L'autre apnéiste présent dans le film, Enzo Molinari - en réalité Enzo Maiorca -, rival historique de Jacques Mayol, attaque lui Besson en diffamation et juge sa représentation dégradante, à tel point que l'Italie interdit la projection du film pendant 14 ans.
Le personnage que j'ai joué n'était pas le vrai Jacques Mayol. La popularité du film a éclipsé sa propre personnalité. C'était très lourd à porter pour lui. On parlait de Jacques Mayol et on me voyait moi. Pour lui c'était insupportable. (...) Les deux documentaires auxquels j'ai participé, c'est une façon de rétablir la vérité. Je veux parler du mec qui inspiré ce film alors que l'identité de Jacques a été sacrifié.

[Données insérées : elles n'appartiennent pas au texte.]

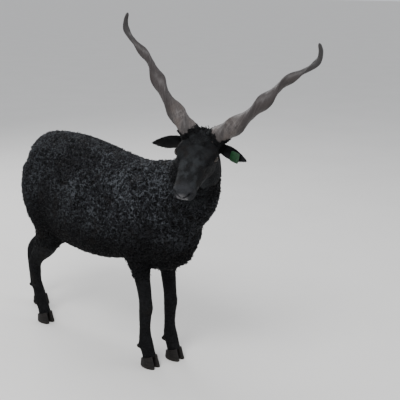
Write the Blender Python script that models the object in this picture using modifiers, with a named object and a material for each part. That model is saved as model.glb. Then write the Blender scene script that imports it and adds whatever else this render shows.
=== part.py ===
import math
import random

import bmesh
import bpy
from mathutils import Matrix, Vector
from mathutils.bvhtree import BVHTree

# Zackel sheep, shorn short, standing with its head turned to its right.
# Metres. It faces -Y, its left is +X, and the floor is z = 0.

# Driving sizes
HORN_LENGTH = 0.370
EAR_LENGTH = 0.100
GAP = 0.0003

# Shape of the fused body
VOXEL = 0.0042
SMOOTH_ROUNDS = 7
BROAD_ROUNDS = 100
BODY_TRIANGLES = 7000
HEAD_KEEP = 0.00002

# The head is placed by its poll, then turned, tipped and pitched
POLL = Vector((-0.056, -0.238, 0.843))
HEAD_TURN = math.radians(-63.5)
HEAD_TIP = math.radians(7.8)
HEAD_PITCH = math.radians(39.0)
HEAD_FRAME = (
    Matrix.Translation(POLL)
    @ Matrix.Rotation(HEAD_TURN, 4, "Z")
    @ Matrix.Rotation(HEAD_TIP, 4, "Y")
    @ Matrix.Rotation(HEAD_PITCH, 4, "X")
)


def on_head(side, along, rise):
    """A point of the head: to its left, from poll to nose, and out from the face line."""
    return HEAD_FRAME @ Vector((side, -along, rise))


def toward_head(side, along, rise):
    return (HEAD_FRAME.to_3x3() @ Vector((side, -along, rise))).normalized()


# Collections

for old in list(bpy.data.objects):
    bpy.data.objects.remove(old)
parts = bpy.data.collections.new("zackel_sheep")
cutters = bpy.data.collections.new("cutters")
for collection in (parts, cutters):
    bpy.context.scene.collection.children.link(collection)


# Tools

def add_mesh(name, bm, collection=cutters):
    mesh = bpy.data.meshes.new(name)
    bm.to_mesh(mesh)
    bm.free()
    made = bpy.data.objects.new(name, mesh)
    collection.objects.link(made)
    if collection is cutters:
        made.hide_render = True
        made.display_type = "WIRE"
    return made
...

C'est ainsi qu'en 2018 il prête sa voix au documentaire L'Homme dauphin de Lefteris Charitos, qui dresse un portrait plus authentique de Jacques Mayol. Au sujet de ce documentaire, l'acteur franco-américain le redit : "j’ai été témoin de la souffrance et de la frustration que lui a causé la popularité du film. Quand un être humain se voit dépossédé de son histoire et de la magie qu’il a créée, c’est une petite tragédie".
L'anti-cinéma hollywoodien
La gloire atteinte, aussitôt Jean-Marc Barr en prend congé. Il se fait sourd aux chants des sirènes hollywoodiennes et tourne en 1991 dans Le Brasier d'Éric Barbier. Puis il enchaîne avec Europa de Lars Von Trier. C'est une rencontre importante pour l'acteur, qui deviendra un collaborateur fétiche du cinéaste danois avec sa participation à sept de ses films. Nicole Garcia, Christophe Honoré, James Ivory... Jean-Marc Barr s'est construit une filmographie éclectique, loin de la grande industrie à laquelle Le Grand Bleu l'avait pourtant destiné.
Vu dernièrement dans Garçon chiffon de Nicolas Maury, dans son propre rôle, Jean-Marc Barr s'est choisi une carrière de choix artistiques forts et souvent engagés, comme dans La Particule humaine, fable post-apocalyptique turque ancrée dans une profonde réflexion environnementale.